What do you think is going on in the mind of the common southerner as his plea for his brother in the north for help gets ignored?  It’s a feeling of betrayal.  It is a feeling that they weren’t really unified in our struggles but just unified in our borders.   If your neighbors and brothers from the other side who are suffering as well do not stand up with you during your time of need, then who needs them?  Secession was the only answer.

But one man in Tunisia burned himself and two dictators got overthrown by the people and…

So now when they average northerner says “well let’s band together and overthrow the regime as one voice, one Yemen in solidarity,” you will have to excuse the jubilation that comes from the southerner as the unification can be saved.  But you will also have to excuse the southerners for being a little bit angry at the blood that had already been spilled from their side in the past four years. 

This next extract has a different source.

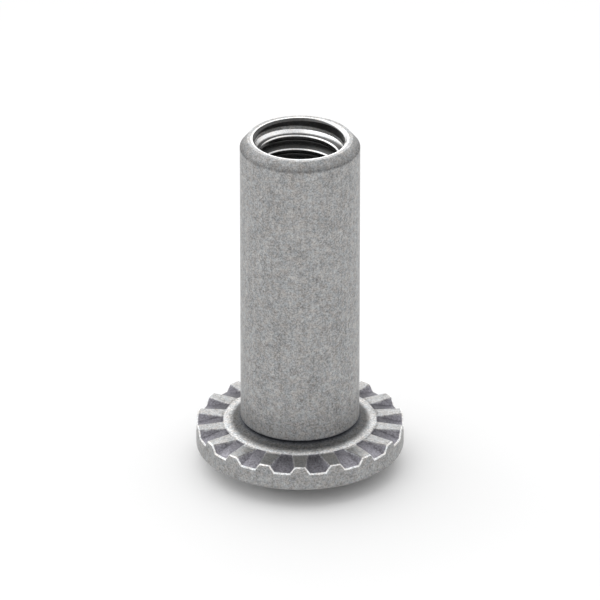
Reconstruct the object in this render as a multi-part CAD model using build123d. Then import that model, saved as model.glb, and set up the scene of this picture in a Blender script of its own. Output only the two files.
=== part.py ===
from build123d import *
from math import atan, degrees, hypot, radians, sin, sqrt, tan
import os

# A one-way barrel nut: a turned, threaded sleeve on a domed head. The seat under the head is
# serrated, and the head has a recess that only a tightening driver can push against.
#
# Frame: the axis is Z. The nut stands on its head, its lowest point at z = 0, with the open end
# of the barrel up. While it is being built, z = 0 is the crown the dome would have without its
# recess, and the whole nut is moved to its standing height at the end. Millimetres.

# head
head_diameter = 14.0
crown_radius = 18.5           # of the dome's flat middle
shoulder_start = 5.0          # from the axis, where the dome starts to round down to the rim
shoulder_slope = 34.0         # the dome's fall where it meets the rim
rim_height = 1.16             # at the valleys between the serrations
rim_edge_round = 0.12         # along the rim's foot, where the dome begins

# serrations on the seat: the valleys between them rise to nothing where the flare begins
tooth_count = 18
tooth_height = 0.5            # at the rim
tooth_foot_share = 0.56       # of the pitch, at the valley floor
tooth_flank_angle = 35.0      # from the axis
tooth_round = 0.12            # along the top of each flank
rim_edge_break = 0.07         # burnished edge along the rim's toothed outline

# neck, between the serrations and the barrel
neck_flare_radius = 5.15      # where the flare starts, level with the teeth
neck_height = 0.95            # valley floor at the rim to the foot of the barrel
neck_undercut = 0.14          # the neck below the barrel's radius
neck_hollow = 0.35            # how far along its chord the flare's middle lies

# barrel
barrel_diameter = 8.0
barrel_length = 21.5          # valley floor at the rim to the open end
end_chamfer_height = 0.6
end_chamfer_width = 0.5

# tapped bore, as the thread's major diameter
thread_diameter = 6.0
thread_depth = 16.5
mouth_diameter = 6.3
mouth_chamfer_depth = 0.15
drill_point_angle = 118.0

# one-way recess; its depths are measured from the crown
slot_width = 1.4              # at the slot's floor
slot_depth = 1.6
slot_draft = 22.0
scoop_radius = 20.0           # of the curved floor the driver rides up on when it turns back
scoop_depth = 2.11
scoop_centre = 5.5            # the scoop's deepest point, from the axis
scoop_skew = 9.0              # each scoop is turned this much to the slot
scoop_offset = 0.65           # inner side of a scoop, from the slot's middle plane
recess_diameter = 12.9        # at the foot of the dome
recess_wall_draft = 22.0

head_radius = head_diameter / 2
barrel_radius = barrel_diameter / 2
thread_radius = thread_diameter / 2
mouth_radius = mouth_diameter / 2


# the dome is two arcs that meet without a corner
shoulder_start_sine = shoulder_start / crown_radius
shoulder_radius = (head_radius - shoulder_start) / (sin(radians(shoulder_slope)) - shoulder_start_sine)
shoulder_centre = shoulder_start - shoulder_radius * shoulder_start_sine     # from the axis


def dome_depth(radius):
    """Depth of the dome's surface below its crown, at a distance from the axis."""
    if radius < shoulder_start:
        return crown_radius - sqrt(crown_radius**2 - radius**2)
    start_depth = crown_radius - sqrt(crown_radius**2 - shoulder_start**2)
    start_height = sqrt(shoulder_radius**2 - (shoulder_start - shoulder_centre)**2)
    return start_depth + start_height - sqrt(shoulder_radius**2 - (radius - shoulder_centre)**2)


def axis_distance(point):
    """How far a point lies from the nut's axis."""
    return hypot(point.X, point.Y)


rim_foot = dome_depth(head_radius)
seat = rim_foot + rim_height                # the valley floor at the rim
crest = seat + tooth_height
barrel_foot = seat + neck_height
open_end = seat + barrel_length
clear = head_radius                         # reach of the cutting bodies past what they cut
touch = 0.01                                # how near a point counts as lying on a surface
along = (0, 0.5, 1)                         # where an edge is looked at: its ends and its middle
seam_turn = -2 * 360 / tooth_count          # keeps the turned body's seam in the middle of a tooth


def blank():
    """Head, neck and barrel turned in one piece, with the head still flat and proud of its size."""
    neck_radius = barrel_radius - neck_undercut
    proud = head_radius + tooth_height / 2
    floor_slope = tooth_height / (head_radius - neck_flare_radius)
    with BuildPart() as body:
        with BuildSketch(Plane.XZ):
            with BuildLine():
                Polyline((0, 0), (proud, 0), (proud, seat + (head_radius - proud) * floor_slope),
                         (neck_flare_radius, crest))
                foot = Line((neck_radius, barrel_foot - neck_undercut), (barrel_radius, barrel_foot))
                flare_middle = (neck_radius + neck_hollow * (neck_flare_radius - neck_radius),
                                crest + neck_hollow * (neck_height - tooth_height - neck_undercut))
                ThreePointArc((neck_flare_radius, crest), flare_middle, foot @ 0)
                Polyline(
                    foot @ 1,
                    (barrel_radius, open_end - end_chamfer_height),
                    (barrel_radius - end_chamfer_width, open_end),
                    (0, open_end),
                    (0, 0),
                )
            make_face()
        revolve(axis=Axis.Z)
    return body.part


def serrations():
    """The radial teeth, with rounded crests that widen towards the flare as the valleys rise."""
    half_pitch = tan(radians(180 / tooth_count))
    lean = tooth_height * tan(radians(tooth_flank_angle))
    rim_to_flare = head_radius - neck_flare_radius
    inner = (barrel_radius + neck_flare_radius) / 2
    outer = head_radius + tooth_height
    half_inner, half_outer = [
        radius * half_pitch * tooth_foot_share + lean * (head_radius - radius) / rim_to_flare
        for radius in (inner, outer)
    ]
    flank_turn = degrees(atan((half_outer - half_inner) / (outer - inner)))
    section = Polygon((0, seat), (-lean, crest), (-head_radius, crest), (-head_radius, seat),
                      align=None)
    flank_top = section.vertices().sort_by_distance((-lean, crest, 0))[0]
    section = fillet(flank_top, tooth_round)
    flank = extrude(Plane.YZ * section, amount=outer - inner)
    flank = Pos(inner, half_inner, 0) * Rot(0, 0, flank_turn) * flank
    tooth = flank & mirror(flank, about=Plane.XZ)
    return [Rot(0, 0, 360 * n / tooth_count) * tooth for n in range(tooth_count)]


def head_form():
    """The form the head is turned down to: dome, rounded foot of the rim, and full diameter."""
    crown_middle = shoulder_start / 2
    shoulder_middle = (shoulder_start + head_radius) / 2
    top = open_end + clear
    with BuildPart() as form:
        with BuildSketch(Plane.XZ) as outline:
            with BuildLine():
                crown = ThreePointArc((0, 0), (crown_middle, dome_depth(crown_middle)),
                                      (shoulder_start, dome_depth(shoulder_start)))
                ThreePointArc(crown @ 1, (shoulder_middle, dome_depth(shoulder_middle)),
                              (head_radius, rim_foot))
                Polyline((head_radius, rim_foot), (head_radius, top), (0, top), (0, 0))
            make_face()
            rim_corner = outline.vertices().sort_by_distance((head_radius, 0, rim_foot))[0]
            fillet(rim_corner, rim_edge_round)
        revolve(axis=Axis.Z)
    return form.part


def burnished(body):
    """The body with the rim's toothed outline broken."""
    toothed = [edge for edge in body.edges()
               if all(axis_distance(edge @ share) > head_radius - touch for share in along)
               and min((edge @ share).Z for share in along) > seat - touch]
    return chamfer(toothed, rim_edge_break)


def bore():
    """The blind hole of the thread, with its drill point and a broken edge at the mouth."""
    tip = thread_radius / tan(radians(drill_point_angle / 2))
    floor = open_end - thread_depth
    with BuildPart() as hole:
        with BuildSketch(Plane.XZ):
            with BuildLine():
                Polyline(
                    (0, floor - tip),
                    (thread_radius, floor),
                    (thread_radius, open_end - mouth_chamfer_depth),
                    (mouth_radius, open_end),
                    (mouth_radius, open_end + clear),
                    (0, open_end + clear),
                    close=True,
                )
            make_face()
        revolve(axis=Axis.Z)
    return hole.part


def slot():
    """The straight slot across the head, with drafted sides and a flat floor."""
    floor = slot_width / 2
    mouth = floor + (slot_depth + clear) * tan(radians(slot_draft))
    section = Plane.YZ * Polygon((-floor, slot_depth), (floor, slot_depth), (mouth, -clear),
                                 (-mouth, -clear), align=None)
    return extrude(section, amount=head_radius, both=True)


def scoop():
    """The hollow beside one half of the slot: a curved floor that rises away from the slot's end."""
    width = head_diameter
    drum = Cylinder(scoop_radius, width, rotation=(90, 0, 0))
    placed = Pos(-scoop_centre, scoop_offset + width / 2, scoop_depth - scoop_radius) * drum
    return Rot(0, 0, scoop_skew) * placed


def recess():
    """Slot and scoops, kept inside the drafted outer wall near the rim."""
    slope = tan(radians(recess_wall_draft))
    top = recess_diameter / 2 + (dome_depth(recess_diameter / 2) + clear) * slope
    bottom = recess_diameter / 2 - (seat - dome_depth(recess_diameter / 2)) * slope
    wall = Pos(0, 0, (seat - clear) / 2) * Rot(0, 0, 45) * Cone(top, bottom, seat + clear)
    return (slot() + [Rot(0, 0, turn) * scoop() for turn in (0, 180)]) & wall


turn = Rot(0, 0, seam_turn)
nut = turn * blank() + serrations()
nut = burnished(nut & (turn * head_form()))
nut = nut - bore() - recess()
lowest = nut.bounding_box().min.Z
barrel_nut = Pos(0, 0, -lowest) * nut

os.makedirs("parts", exist_ok=True)
export_step(barrel_nut, "parts/barrel_nut.step")
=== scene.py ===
import math
from types import SimpleNamespace

import bpy
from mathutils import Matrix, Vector


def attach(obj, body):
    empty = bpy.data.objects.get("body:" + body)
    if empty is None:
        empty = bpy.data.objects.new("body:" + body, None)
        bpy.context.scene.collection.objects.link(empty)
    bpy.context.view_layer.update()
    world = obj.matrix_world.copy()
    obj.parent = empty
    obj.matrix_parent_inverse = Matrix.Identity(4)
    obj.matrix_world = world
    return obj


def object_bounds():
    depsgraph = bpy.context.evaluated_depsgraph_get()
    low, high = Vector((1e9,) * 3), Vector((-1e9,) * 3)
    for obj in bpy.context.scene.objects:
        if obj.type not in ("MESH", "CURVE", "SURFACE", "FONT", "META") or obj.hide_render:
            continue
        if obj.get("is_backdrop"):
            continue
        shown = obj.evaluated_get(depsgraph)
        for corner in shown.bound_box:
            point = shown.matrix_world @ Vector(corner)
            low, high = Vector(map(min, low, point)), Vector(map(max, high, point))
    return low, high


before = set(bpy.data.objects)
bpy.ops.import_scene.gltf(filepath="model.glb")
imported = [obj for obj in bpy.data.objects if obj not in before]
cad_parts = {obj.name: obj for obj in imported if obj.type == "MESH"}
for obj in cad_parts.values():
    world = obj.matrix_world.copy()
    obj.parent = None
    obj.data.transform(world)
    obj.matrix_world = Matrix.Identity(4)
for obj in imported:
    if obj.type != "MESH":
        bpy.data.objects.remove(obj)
cad_low, cad_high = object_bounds()

MM = 0.001

# sizes of the nut that its finish and its thread follow, in metres
head_radius = (cad_high.x - cad_low.x) / 2
open_end = cad_high.z
barrel_length = 21.5 * MM
barrel_radius = 4.0 * MM
neck_height = 0.95 * MM
neck_undercut = 0.14 * MM
neck_flare_radius = 5.15 * MM
rim_height = 1.16 * MM
tooth_count = 18
tooth_height = 0.5 * MM
tooth_foot_share = 0.56         # of the pitch, at the valley floor
tooth_flank_angle = math.radians(35.0)
crown_radius = 18.5 * MM
shoulder_start = 5.0 * MM       # from the axis, where the dome starts to round down to the rim
shoulder_slope = math.radians(34.0)
end_chamfer_height = 0.6 * MM
mouth_radius = 3.15 * MM
thread_major_radius = 3.0 * MM
thread_minor_radius = 2.56 * MM
thread_pitch = 1.0 * MM
thread_turns = 15.0
thread_start = 0.53 * MM        # below the open end, where the first full crest begins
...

Tuesday, February 15, 2011

The Start of the Herak (Movement)

It seems odd to me that the story of the southern Yemeni over the course of the past four years has been ignored, not just by media outlets such as Al Jazeera, the BBC or CNN, but more so by our northern brethren.  The suffering of injustices of the southern Yemeni has gone on long enough.   And without anyone to hear their cries it will continue to go on longer.  For this reason, I decided to blog about and try to reach out to those that care to listen - Yemenis and non Yemenis alike.

It all started in July 2007 when retired army personnel of the army (of southern descent and lineage) were refused their due pensions from the Yemeni government.  Those from the north were given their pensions without questions and without delay (some northerners even receive multiple pensions under fake names and multiple fake jobs with the government.  But that will be left for a different blog on a different day).  I was in Yemen at the time and remember seeing the protests in Abyan (outside of the bridge to Zinjibar).  The protests were small in number but they were constant.  Their voices were heard and they were being ignored.  Any northerner with any influential government authority or power that looked at their situation thought of them as peasants begging for money.

After months of protesting, the realization that peaceful protesting was not going to work had set in and the Herak (the Movement) started.  The movement towards secession from North Yemen and for an independent South Yemen to exist again began.  Once this movement started and gained a strong number of people in the south, Ali Abdullah Saleh gave in to the demands of the retired army personnel of the south and released their pensions to them.  It seems as if giving them their due pay was to be a “bribe” to shut them up from their talks of seceding or at least to get the southerners to curb their anger.

In those months that the retired army people protested for their rightfully due pensions, the tensions heated up in the south.  Why should a person who served their country loyally for all of these years deserve to be treated like a second class citizen?  Is the true meaning of unification that the northerner gets to reap the benefits while the southerners strive to get justice?  What has the unification showed us in the past 17 years in the means of justice?  Equality?  Economic growth?  Advancements in the quality of life?

Negative responses to each and every one of the previous questions boiled the blood of the common southerner.  The southerner that yearned for unification for over 300 years was now regretting the entire time under the unification.  The southerner that was once proud to have the most advanced Middle Eastern nation in the mid 20th century was now ashamed to be known as a Yemeni.  They are so ashamed of the tarnished name of Yemeni that they wish to secede and to be called South Arabians.  The new country to be called South Arabia.